No, BC coaches need to follow in Kim Kardashian’s footsteps and break the Internet to convince recruits to come to play on the court, field, or ice. To do this, they must go above and beyond the limits of possibility (and sanity). Here are some ideas Eagles’ coaches might consider when going out on the recruiting trail:


Steve Addazio plush figure: Remember from Toy Story when Woody would say, “There’s a snake in my boot,” after Andy pulled on the string on his back? The same concept applies here! Coach Addazio’s Vines have produced a plethora of phrases to use on this huggable (but ridiculously intimidating) plush toy of the man himself.

Swatch of Jerry York’s suit: Fangirls of a boy band melt when the lead guitarist throws his pick into the audience. Jerry York is the lead guitarist of a boy band called college hockey.
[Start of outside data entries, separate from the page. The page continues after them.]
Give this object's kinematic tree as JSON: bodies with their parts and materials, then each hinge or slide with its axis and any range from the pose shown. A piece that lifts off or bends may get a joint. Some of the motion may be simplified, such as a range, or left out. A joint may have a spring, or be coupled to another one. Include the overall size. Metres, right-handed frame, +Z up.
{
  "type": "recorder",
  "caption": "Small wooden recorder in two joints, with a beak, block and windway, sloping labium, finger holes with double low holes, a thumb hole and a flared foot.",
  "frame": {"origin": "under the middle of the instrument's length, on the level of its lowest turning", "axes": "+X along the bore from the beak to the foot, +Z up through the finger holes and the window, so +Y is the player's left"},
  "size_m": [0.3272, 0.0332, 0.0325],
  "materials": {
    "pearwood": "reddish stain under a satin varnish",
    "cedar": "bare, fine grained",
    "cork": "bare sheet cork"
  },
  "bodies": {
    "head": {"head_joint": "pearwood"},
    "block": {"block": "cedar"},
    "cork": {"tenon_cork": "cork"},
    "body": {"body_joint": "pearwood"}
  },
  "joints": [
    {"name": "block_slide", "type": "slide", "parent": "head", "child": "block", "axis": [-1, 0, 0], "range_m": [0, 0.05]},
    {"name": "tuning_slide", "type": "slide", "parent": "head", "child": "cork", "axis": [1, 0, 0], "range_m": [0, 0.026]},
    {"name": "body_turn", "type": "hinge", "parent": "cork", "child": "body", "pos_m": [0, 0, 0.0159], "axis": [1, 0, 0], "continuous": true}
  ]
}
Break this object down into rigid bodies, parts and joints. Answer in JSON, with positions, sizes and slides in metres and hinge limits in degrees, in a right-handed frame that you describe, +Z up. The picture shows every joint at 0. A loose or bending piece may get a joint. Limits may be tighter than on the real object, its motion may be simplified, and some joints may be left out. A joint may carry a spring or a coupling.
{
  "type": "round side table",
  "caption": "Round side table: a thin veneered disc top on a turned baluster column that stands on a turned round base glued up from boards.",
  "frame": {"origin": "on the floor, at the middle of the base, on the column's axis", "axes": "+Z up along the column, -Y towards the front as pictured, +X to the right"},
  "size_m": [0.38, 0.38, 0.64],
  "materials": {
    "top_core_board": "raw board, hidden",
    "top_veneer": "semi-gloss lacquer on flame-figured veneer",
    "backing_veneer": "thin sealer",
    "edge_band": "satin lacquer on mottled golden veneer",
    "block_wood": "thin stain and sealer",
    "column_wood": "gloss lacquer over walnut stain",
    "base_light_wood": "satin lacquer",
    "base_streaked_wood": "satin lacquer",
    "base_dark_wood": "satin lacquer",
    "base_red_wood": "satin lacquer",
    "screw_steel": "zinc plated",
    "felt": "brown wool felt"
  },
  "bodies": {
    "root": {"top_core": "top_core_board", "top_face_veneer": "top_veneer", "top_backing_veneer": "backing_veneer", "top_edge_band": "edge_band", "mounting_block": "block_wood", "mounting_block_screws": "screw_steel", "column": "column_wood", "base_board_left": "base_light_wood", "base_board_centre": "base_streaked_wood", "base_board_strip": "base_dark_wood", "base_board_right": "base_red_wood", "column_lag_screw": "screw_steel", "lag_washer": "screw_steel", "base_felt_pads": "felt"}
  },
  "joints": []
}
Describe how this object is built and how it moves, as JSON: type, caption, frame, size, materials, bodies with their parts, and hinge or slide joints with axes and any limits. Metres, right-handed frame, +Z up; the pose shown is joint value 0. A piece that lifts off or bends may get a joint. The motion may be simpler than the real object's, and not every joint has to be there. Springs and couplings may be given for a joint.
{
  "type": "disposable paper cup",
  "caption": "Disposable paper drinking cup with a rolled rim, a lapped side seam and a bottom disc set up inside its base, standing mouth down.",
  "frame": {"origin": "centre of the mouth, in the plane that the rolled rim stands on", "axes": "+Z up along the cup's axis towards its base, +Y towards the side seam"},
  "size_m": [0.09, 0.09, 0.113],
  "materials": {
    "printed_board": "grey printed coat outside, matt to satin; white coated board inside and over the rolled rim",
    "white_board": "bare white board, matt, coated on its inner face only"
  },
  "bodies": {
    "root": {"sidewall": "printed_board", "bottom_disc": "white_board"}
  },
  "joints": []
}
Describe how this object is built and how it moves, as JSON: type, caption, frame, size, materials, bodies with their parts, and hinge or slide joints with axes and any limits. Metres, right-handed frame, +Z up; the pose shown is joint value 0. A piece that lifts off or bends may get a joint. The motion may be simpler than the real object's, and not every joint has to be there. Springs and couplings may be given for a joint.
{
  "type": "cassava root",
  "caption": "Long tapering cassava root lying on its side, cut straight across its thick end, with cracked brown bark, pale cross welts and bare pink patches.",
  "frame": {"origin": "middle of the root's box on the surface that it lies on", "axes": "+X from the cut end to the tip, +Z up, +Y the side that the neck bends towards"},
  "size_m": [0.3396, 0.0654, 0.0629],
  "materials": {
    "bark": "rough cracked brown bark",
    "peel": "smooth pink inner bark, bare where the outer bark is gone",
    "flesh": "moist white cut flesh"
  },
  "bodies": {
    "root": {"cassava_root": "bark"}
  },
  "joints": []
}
One piece of his famous black suit with the blue tie should have any recruit swooning at its smell alone.*

*I cannot be held responsible if Coach York smells less than ideal.

Glitter bomb envelope: To be honest, I don’t think this would work as a recruiting tactic. But attack by glitter bomb is perhaps the cruelest and most hysterical prank anyone could pull. Plus, not all attempts at recruiting can be winners. Maybe a prospective Eagle would get a kick out of having to pick up millions of little plastic particles off of his carpet and legs.

Trip to a coal mine: Baseball coach Mike Gambino doesn’t believe players need to be coddled. They should want to come to BC for the tradition, the appeal of Boston, and because they like him as a coach. Any recruit with this offer from Gambino gets a trip to the school of hard knocks—a one-way descent into a coal mine. It’s also convenient because that’s where most BC sports have practice. Prospective BC athletes should probably get an idea of what they’re getting into by becoming Eagles.

Snow shoes and Bean boots: Lacrosse, field hockey, and soccer all play their games on Newton. With the massive snowfall in Boston this year, chances are the shuttle from Main Campus to the home of the freshmen. If coaches provide players with the proper footwear when they have to inevitably walk to their games, it’ll show that BC cares about the well-being of its athletes.

Sesame seed covered pretzels: An important part of growing up is finding new tastes. What could be better to develop your taste buds than trying out a new way of eating pretzels—pretzels I guarantee no recruit has ever previously tried. Share Conte Forum’s only “delicacy” with all recruits by introducing them to this … interesting … way of topping off this bread-based treat.

Basketball lineup card: It’s not as much of a recruiting pledge as a plea for help. If you fill out your name in the lineup and return it to Christian within a timely fashion, you’ll be inserted into BC’s basketball rotation.